4. Trust is ruthless: Requires people to be trustworthy as otherwise organizations would have to establish additional systems of support and control
5. Trust is not impersonal: It requires bonding among individuals and 'buy-in' to the core values of the company
6. Trust and 'touch' go hand in hand: Face-to-face interaction is very important, especially in virtual organizations that we work in today.
7. Trust is built the old-fashioned way - you have to earn it: Positive experiences strengthen trust, negative experiences weaken it. Kouzes & Posner makes a very powerful point when they say: "If people do not believe in the messenger, they do not believe the message!" Over years, corporations worldwide have witnessed a decreasing trend in how much people trust their organizations and leaders. Since leadership matters, and more so in times of uncertainty than in times of stability, trust and credibility in relationships become much more pronounced now than ever before.

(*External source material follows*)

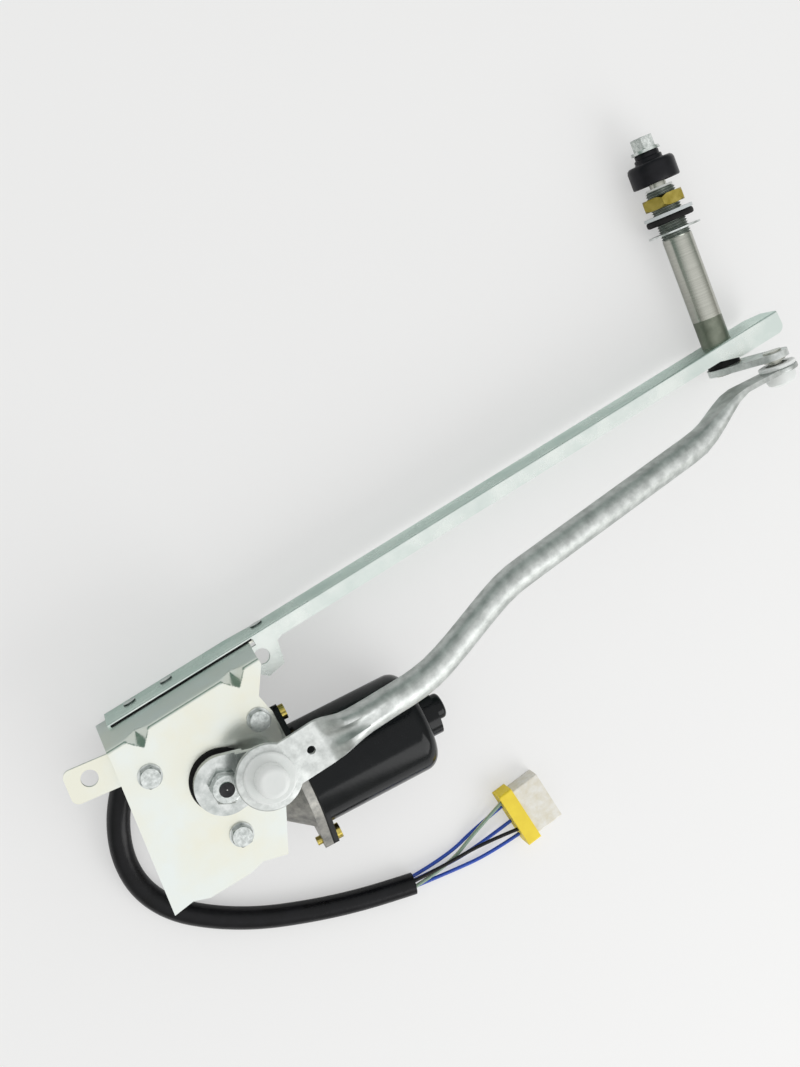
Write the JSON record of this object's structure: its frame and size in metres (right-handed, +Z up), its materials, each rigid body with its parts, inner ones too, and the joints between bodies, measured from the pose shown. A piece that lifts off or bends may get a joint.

What Can Managers Do to Earn and Enjoy the Trust?
Interestingly enough, the answer to the above question is fairly simple! Managers build trust or break it every time they say something to or do something with their people. This makes life for some managers difficult, but for most of them easy. It revolves around some simple principles of relationship that managers follow with their teams, their people.

Firstly, how managers share information. It is no rocket science to know that people need information to act. Do we, as managers, share adequate information or hold back? Often enough employees 'figure out' a lot of things that can be made simple if only managers are thoughtful or considerate enough to share sufficient information in the first place.

Secondly, how managers share the assessment of risk. There is often an unfounded fear that if managers shared their assessment of risks involved, employees would take shelter and not deliver. When employees experience the risks and discover that the manager was aware of the same before hand, the motivation reaches the nadir, leaving the employees with a deep sense of hurt.

Thirdly, how managers exhibit their confidence. When managers 'entrust' a piece of work to a junior, but show through their behavior that they do not trust the junior, credibility breaks and breaks badly. Managers may communicate this inadvertently or otherwise, by micromanaging every little step along the way or by simultaneously asking another junior to do the same work without letting each of them know of it.

Fourthly, how managers handle the credit. When the work gets accomplished, does the manager ensure that the employee concerned gets the credit or passes it on to another 'favorite' of the manager or worse still shamelessly steals it himself, will determine his credibility.

Fifthly, when the employee fails to deliver for reasons beyond his or her control, how does the manager view and treat this. Managers who empathize and assist in recovering from the situation build trust as opposed to those who write off the employee and brand them as not-trust-worthy!

Well, the above scenes are not uncommon and they actually characterize the daily work lives for people and their managers. And in such situations, what is right and just is a no brainer. But the individual manager’s attitude as accentuated by an unhealthy organizational culture often determines what course of action a manager chooses to.

Interestingly, in great companies, organizational values serve as an anchor for managers to validate their approach and behavior. Again, as with many other facets of culture, trust and credibility are things that percolate all the way top down. If managers realize their own success is intrinsically and intimately aligned with the success of their juniors and building trust is the first and most crucial step towards building this relationship, there will be a lot more productivity, retention, and excellence in organizations. Managers hold the key to achieving this.